Short problem: Write each record again exactly as it stands.

Dataset rows:

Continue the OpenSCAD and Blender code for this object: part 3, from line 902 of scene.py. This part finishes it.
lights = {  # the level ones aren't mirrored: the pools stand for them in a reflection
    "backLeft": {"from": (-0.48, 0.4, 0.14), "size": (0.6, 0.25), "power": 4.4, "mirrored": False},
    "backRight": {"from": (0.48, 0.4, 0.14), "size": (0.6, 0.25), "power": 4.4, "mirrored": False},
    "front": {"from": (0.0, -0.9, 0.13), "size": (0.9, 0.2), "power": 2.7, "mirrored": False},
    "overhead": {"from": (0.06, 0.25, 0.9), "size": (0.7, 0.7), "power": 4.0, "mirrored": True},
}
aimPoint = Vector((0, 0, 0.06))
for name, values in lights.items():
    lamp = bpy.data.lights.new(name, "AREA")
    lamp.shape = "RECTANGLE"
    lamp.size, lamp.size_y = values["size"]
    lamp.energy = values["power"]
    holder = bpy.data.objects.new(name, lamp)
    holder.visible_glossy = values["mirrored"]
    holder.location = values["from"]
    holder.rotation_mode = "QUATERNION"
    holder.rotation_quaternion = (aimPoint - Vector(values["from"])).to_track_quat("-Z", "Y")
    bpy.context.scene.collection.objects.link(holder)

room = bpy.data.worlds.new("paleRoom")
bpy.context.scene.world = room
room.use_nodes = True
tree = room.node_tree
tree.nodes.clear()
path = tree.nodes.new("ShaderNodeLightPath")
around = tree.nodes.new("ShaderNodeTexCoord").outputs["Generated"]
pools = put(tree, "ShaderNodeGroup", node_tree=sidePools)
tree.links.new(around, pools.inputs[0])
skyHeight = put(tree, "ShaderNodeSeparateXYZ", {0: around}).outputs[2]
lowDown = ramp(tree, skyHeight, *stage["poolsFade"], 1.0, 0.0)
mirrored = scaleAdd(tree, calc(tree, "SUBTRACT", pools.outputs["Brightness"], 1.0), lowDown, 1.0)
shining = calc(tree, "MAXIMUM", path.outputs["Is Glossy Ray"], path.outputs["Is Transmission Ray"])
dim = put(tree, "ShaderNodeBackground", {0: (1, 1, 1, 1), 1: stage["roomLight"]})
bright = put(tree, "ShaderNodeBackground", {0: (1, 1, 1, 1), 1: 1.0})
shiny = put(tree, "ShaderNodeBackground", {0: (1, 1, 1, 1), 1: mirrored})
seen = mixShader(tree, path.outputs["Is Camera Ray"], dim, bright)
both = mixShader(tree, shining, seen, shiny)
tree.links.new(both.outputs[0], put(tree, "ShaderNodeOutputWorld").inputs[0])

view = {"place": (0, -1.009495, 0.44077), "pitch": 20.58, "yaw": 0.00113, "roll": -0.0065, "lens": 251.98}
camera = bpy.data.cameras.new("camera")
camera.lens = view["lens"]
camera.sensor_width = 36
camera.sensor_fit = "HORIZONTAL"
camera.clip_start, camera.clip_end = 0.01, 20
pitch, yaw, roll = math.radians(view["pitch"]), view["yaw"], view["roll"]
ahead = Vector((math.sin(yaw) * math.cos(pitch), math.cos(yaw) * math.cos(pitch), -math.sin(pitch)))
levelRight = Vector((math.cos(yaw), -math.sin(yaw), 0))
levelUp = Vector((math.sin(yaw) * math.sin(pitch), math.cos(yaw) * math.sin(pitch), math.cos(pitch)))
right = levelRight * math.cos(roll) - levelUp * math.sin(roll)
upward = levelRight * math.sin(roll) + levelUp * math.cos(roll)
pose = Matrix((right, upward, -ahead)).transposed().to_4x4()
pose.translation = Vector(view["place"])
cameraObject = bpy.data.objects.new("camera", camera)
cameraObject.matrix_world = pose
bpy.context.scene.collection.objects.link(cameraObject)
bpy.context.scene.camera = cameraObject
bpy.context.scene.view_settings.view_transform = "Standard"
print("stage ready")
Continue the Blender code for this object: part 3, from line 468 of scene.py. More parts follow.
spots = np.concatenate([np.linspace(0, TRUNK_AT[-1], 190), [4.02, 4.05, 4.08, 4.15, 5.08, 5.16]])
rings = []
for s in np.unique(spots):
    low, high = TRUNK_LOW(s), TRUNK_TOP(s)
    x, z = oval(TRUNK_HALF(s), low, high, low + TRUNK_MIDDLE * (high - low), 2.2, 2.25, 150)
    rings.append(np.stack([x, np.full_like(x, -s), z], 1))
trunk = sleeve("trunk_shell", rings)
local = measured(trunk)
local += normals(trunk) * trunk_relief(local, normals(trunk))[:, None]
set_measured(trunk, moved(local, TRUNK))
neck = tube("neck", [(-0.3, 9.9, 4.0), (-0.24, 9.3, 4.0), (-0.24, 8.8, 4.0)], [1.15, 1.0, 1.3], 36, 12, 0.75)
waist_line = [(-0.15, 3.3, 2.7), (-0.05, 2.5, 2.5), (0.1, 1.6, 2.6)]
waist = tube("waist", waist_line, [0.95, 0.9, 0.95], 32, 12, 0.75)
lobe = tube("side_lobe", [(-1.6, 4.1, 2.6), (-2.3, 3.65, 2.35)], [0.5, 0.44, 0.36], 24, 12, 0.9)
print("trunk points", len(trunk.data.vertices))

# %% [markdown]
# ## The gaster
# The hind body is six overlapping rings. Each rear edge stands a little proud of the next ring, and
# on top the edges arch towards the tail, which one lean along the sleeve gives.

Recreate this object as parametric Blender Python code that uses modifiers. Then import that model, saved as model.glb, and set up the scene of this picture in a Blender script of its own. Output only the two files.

Finished answer:
Continue the OpenSCAD and Blender code for this object: part 3, from line 902 of scene.py. This part finishes it.
lights = {  # the level ones aren't mirrored: the pools stand for them in a reflection
    "backLeft": {"from": (-0.48, 0.4, 0.14), "size": (0.6, 0.25), "power": 4.4, "mirrored": False},
    "backRight": {"from": (0.48, 0.4, 0.14), "size": (0.6, 0.25), "power": 4.4, "mirrored": False},
    "front": {"from": (0.0, -0.9, 0.13), "size": (0.9, 0.2), "power": 2.7, "mirrored": False},
    "overhead": {"from": (0.06, 0.25, 0.9), "size": (0.7, 0.7), "power": 4.0, "mirrored": True},
}
aimPoint = Vector((0, 0, 0.06))
for name, values in lights.items():
    lamp = bpy.data.lights.new(name, "AREA")
    lamp.shape = "RECTANGLE"
    lamp.size, lamp.size_y = values["size"]
    lamp.energy = values["power"]
    holder = bpy.data.objects.new(name, lamp)
    holder.visible_glossy = values["mirrored"]
    holder.location = values["from"]
    holder.rotation_mode = "QUATERNION"
    holder.rotation_quaternion = (aimPoint - Vector(values["from"])).to_track_quat("-Z", "Y")
    bpy.context.scene.collection.objects.link(holder)

room = bpy.data.worlds.new("paleRoom")
bpy.context.scene.world = room
room.use_nodes = True
tree = room.node_tree
tree.nodes.clear()
path = tree.nodes.new("ShaderNodeLightPath")
around = tree.nodes.new("ShaderNodeTexCoord").outputs["Generated"]
pools = put(tree, "ShaderNodeGroup", node_tree=sidePools)
tree.links.new(around, pools.inputs[0])
skyHeight = put(tree, "ShaderNodeSeparateXYZ", {0: around}).outputs[2]
lowDown = ramp(tree, skyHeight, *stage["poolsFade"], 1.0, 0.0)
mirrored = scaleAdd(tree, calc(tree, "SUBTRACT", pools.outputs["Brightness"], 1.0), lowDown, 1.0)
shining = calc(tree, "MAXIMUM", path.outputs["Is Glossy Ray"], path.outputs["Is Transmission Ray"])
dim = put(tree, "ShaderNodeBackground", {0: (1, 1, 1, 1), 1: stage["roomLight"]})
bright = put(tree, "ShaderNodeBackground", {0: (1, 1, 1, 1), 1: 1.0})
shiny = put(tree, "ShaderNodeBackground", {0: (1, 1, 1, 1), 1: mirrored})
seen = mixShader(tree, path.outputs["Is Camera Ray"], dim, bright)
both = mixShader(tree, shining, seen, shiny)
tree.links.new(both.outputs[0], put(tree, "ShaderNodeOutputWorld").inputs[0])

view = {"place": (0, -1.009495, 0.44077), "pitch": 20.58, "yaw": 0.00113, "roll": -0.0065, "lens": 251.98}
camera = bpy.data.cameras.new("camera")
camera.lens = view["lens"]
camera.sensor_width = 36
camera.sensor_fit = "HORIZONTAL"
camera.clip_start, camera.clip_end = 0.01, 20
pitch, yaw, roll = math.radians(view["pitch"]), view["yaw"], view["roll"]
ahead = Vector((math.sin(yaw) * math.cos(pitch), math.cos(yaw) * math.cos(pitch), -math.sin(pitch)))
levelRight = Vector((math.cos(yaw), -math.sin(yaw), 0))
levelUp = Vector((math.sin(yaw) * math.sin(pitch), math.cos(yaw) * math.sin(pitch), math.cos(pitch)))
right = levelRight * math.cos(roll) - levelUp * math.sin(roll)
upward = levelRight * math.sin(roll) + levelUp * math.cos(roll)
pose = Matrix((right, upward, -ahead)).transposed().to_4x4()
pose.translation = Vector(view["place"])
cameraObject = bpy.data.objects.new("camera", camera)
cameraObject.matrix_world = pose
bpy.context.scene.collection.objects.link(cameraObject)
bpy.context.scene.camera = cameraObject
bpy.context.scene.view_settings.view_transform = "Standard"
print("stage ready")
Continue the Blender code for this object: part 3, from line 468 of scene.py. More parts follow.
spots = np.concatenate([np.linspace(0, TRUNK_AT[-1], 190), [4.02, 4.05, 4.08, 4.15, 5.08, 5.16]])
rings = []
for s in np.unique(spots):
    low, high = TRUNK_LOW(s), TRUNK_TOP(s)
    x, z = oval(TRUNK_HALF(s), low, high, low + TRUNK_MIDDLE * (high - low), 2.2, 2.25, 150)
    rings.append(np.stack([x, np.full_like(x, -s), z], 1))
trunk = sleeve("trunk_shell", rings)
local = measured(trunk)
local += normals(trunk) * trunk_relief(local, normals(trunk))[:, None]
set_measured(trunk, moved(local, TRUNK))
neck = tube("neck", [(-0.3, 9.9, 4.0), (-0.24, 9.3, 4.0), (-0.24, 8.8, 4.0)], [1.15, 1.0, 1.3], 36, 12, 0.75)
waist_line = [(-0.15, 3.3, 2.7), (-0.05, 2.5, 2.5), (0.1, 1.6, 2.6)]
waist = tube("waist", waist_line, [0.95, 0.9, 0.95], 32, 12, 0.75)
lobe = tube("side_lobe", [(-1.6, 4.1, 2.6), (-2.3, 3.65, 2.35)], [0.5, 0.44, 0.36], 24, 12, 0.9)
print("trunk points", len(trunk.data.vertices))

# %% [markdown]
# ## The gaster
# The hind body is six overlapping rings. Each rear edge stands a little proud of the next ring, and
# on top the edges arch towards the tail, which one lean along the sleeve gives.

Recreate this object as parametric Blender Python code that uses modifiers. Then import that model, saved as model.glb, and set up the scene of this picture in a Blender script of its own. Output only the two files.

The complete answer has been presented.